Despite the fact that Chiari malformation is usually present at birth, the symptoms of the malformation are not usually experienced until adulthood. Chiari malformation is often difficult to diagnose because the symptoms can be vague and so numerous that many doctors just cannot make sense of them.
The symptoms of Chiari malformation include but are not limited to:
Headache - This is the most common symptom of Chiari malformation. Headache is often pressure-like and usually begins at the back of the head, often radiating behind the eyes. Coughing, laughing, bending forward, sneezing or looking up can worsen the headache. Headache may be confused with a migraine.

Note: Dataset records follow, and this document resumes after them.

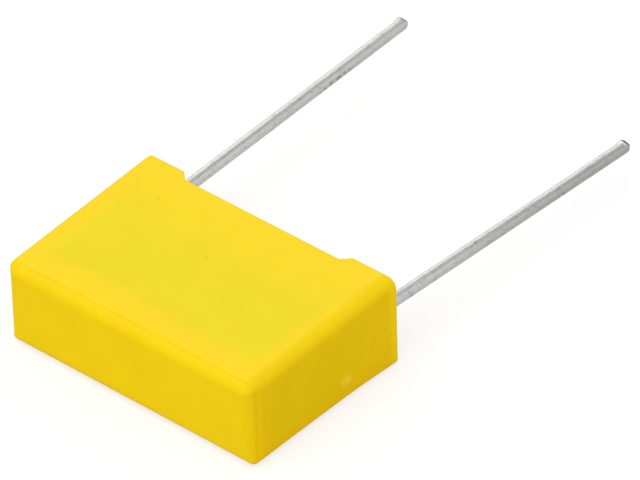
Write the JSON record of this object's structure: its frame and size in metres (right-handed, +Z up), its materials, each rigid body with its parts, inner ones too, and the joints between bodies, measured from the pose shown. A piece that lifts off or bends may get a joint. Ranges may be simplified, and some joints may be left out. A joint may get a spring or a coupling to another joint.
{
  "type": "safety capacitor",
  "caption": "Box-type film safety capacitor with radial wire leads: a drafted plastic box with standoff feet, resin-filled round a pressed film winding.",
  "frame": {"origin": "on the broad face that the box lies on, in the middle of its length and under the middle of its height", "axes": "+X along the row of leads, +Y from the closed top towards the leads, +Z up, square to the lower broad face"},
  "size_m": [0.018, 0.033, 0.0059],
  "materials": {
    "case_plastic": "satin moulded",
    "resin": "cured, slightly glossy",
    "film": "metallised film, satin",
    "sprayed_metal": "rough sprayed zinc",
    "tinned_wire": "drawn and tinned"
  },
  "bodies": {
    "root": {"case": "case_plastic", "potting_resin": "resin", "film_winding": "film", "end_spray_left": "sprayed_metal", "end_spray_right": "sprayed_metal", "lead_left": "tinned_wire", "lead_right": "tinned_wire"}
  },
  "joints": []
}
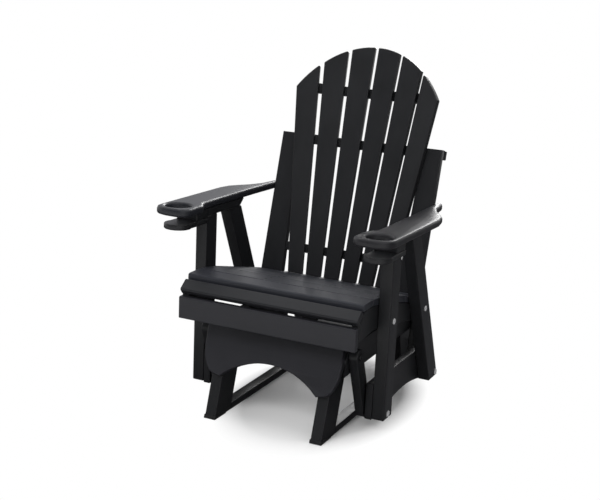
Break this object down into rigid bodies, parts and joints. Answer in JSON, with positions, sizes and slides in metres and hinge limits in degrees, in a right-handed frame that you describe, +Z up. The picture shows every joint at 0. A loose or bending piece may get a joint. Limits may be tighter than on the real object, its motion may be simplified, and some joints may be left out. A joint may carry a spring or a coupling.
{
  "type": "adirondack glider",
  "caption": "Fan-backed outdoor armchair of dark moulded boards with cup holes in its arms, hung on swinging links from a low floor base.",
  "frame": {"origin": "middle of the bounding box, on the floor", "axes": "+Z up, -Y to the front of the chair, +X to the sitter's left"},
  "size_m": [0.804, 0.8284, 1.15],
  "materials": {
    "board": "satin",
    "steel": "satin"
  },
  "bodies": {
    "base": {"base_floor_rail_left": "board", "base_floor_rail_right": "board", "base_front_leg_left": "board", "base_front_leg_right": "board", "base_front_panel": "board", "base_rear_board": "board", "base_rear_leg_left": "board", "base_rear_leg_right": "board", "base_top_rail_left": "board", "base_top_rail_right": "board", "pivot_bolt_upper_front_left": "steel", "pivot_bolt_upper_front_right": "steel", "pivot_bolt_upper_rear_left": "steel", "pivot_bolt_upper_rear_right": "steel"},
    "front_links": {"link_front_left": "board", "link_front_right": "board"},
    "rear_links": {"link_rear_left": "board", "link_rear_right": "board"},
    "carriage": {"apron": "board", "arm_left": "board", "arm_rail_left": "board", "arm_rail_right": "board", "arm_right": "board", "back_rail_lower": "board", "back_rail_middle": "board", "back_rail_top": "board", "back_slat_left_1": "board", "back_slat_left_2": "board", "back_slat_left_3": "board", "back_slat_right_1": "board", "back_slat_right_2": "board", "back_slat_right_3": "board", "back_upright_left": "board", "back_upright_right": "board", "cup_block_left": "board", "cup_block_right": "board", "cup_disc_left": "board", "cup_disc_right": "board", "front_post_left": "board", "front_post_right": "board", "pivot_bolt_lower_front_left": "steel", "pivot_bolt_lower_front_right": "steel", "pivot_bolt_lower_rear_left": "steel", "pivot_bolt_lower_rear_right": "steel", "rear_leg_left": "board", "rear_leg_right": "board", "seat_middle_rail_left": "board", "seat_middle_rail_right": "board", "seat_nose_slat": "board", "seat_side_rail_left": "board", "seat_side_rail_right": "board", "seat_slat_1": "board", "seat_slat_2": "board", "seat_slat_3": "board", "seat_slat_4": "board", "seat_slat_5": "board", "seat_slat_6": "board", "skirt_left": "board", "skirt_right": "board"}
  },
  "joints": [
    {"name": "glide", "type": "hinge", "parent": "base", "child": "front_links", "pos_m": [0, -0.27673, 0.268], "axis": [1, 0, 0], "range_deg": [-12, 8]},
    {"name": "carriage_on_front_links", "type": "hinge", "parent": "front_links", "child": "carriage", "pos_m": [0, -0.19773, 0.071], "axis": [1, 0, 0], "range_deg": [-10, 15]},
    {"name": "rear_link_swing", "type": "hinge", "parent": "base", "child": "rear_links", "pos_m": [0, 0.27127, 0.2814], "axis": [1, 0, 0], "range_deg": [-11.6, 7.8]}
  ],
  "couplings": [
    {"joint": "carriage_on_front_links", "follows": "glide", "ratio": -1.2373},
    {"joint": "rear_link_swing", "follows": "glide", "ratio": 0.9573}
  ]
}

Neck pain - Often pressure-like and radiating down the spine and across the shoulders.
Dizziness, vertigo - Often worsened by extension of the neck.
Vague pains throughout the body
Foggy thinking, poor memory and concentration
Frequent or urgent urination
Irritable bowel syndrome
Auditory symptoms - Including ringing in ears, increased sensitivity to sounds.
Changes in the voice - This can include hoarseness or inability to regulate the voice when shouting or singing.
Visual symptoms - Including double vision, sensitivity to light, and seeing floaters
Types of Chiari Malformation
There are three types of Chiari malformation. Type I relates to the extension of the cerebellar tonsils into the foramen magnum and below causing compression of the brainstem. This manifests in adult life and is the Chiari malformation that we treat at this clinic. Type II and type III are much more extreme disorders that are present, diagnosed and treated at birth. Some people describe Chiari zero malformation. This is simply a malformation with cerebellar tonsils that do not protrude by standard 5 mm. Many of our patients fall into this category.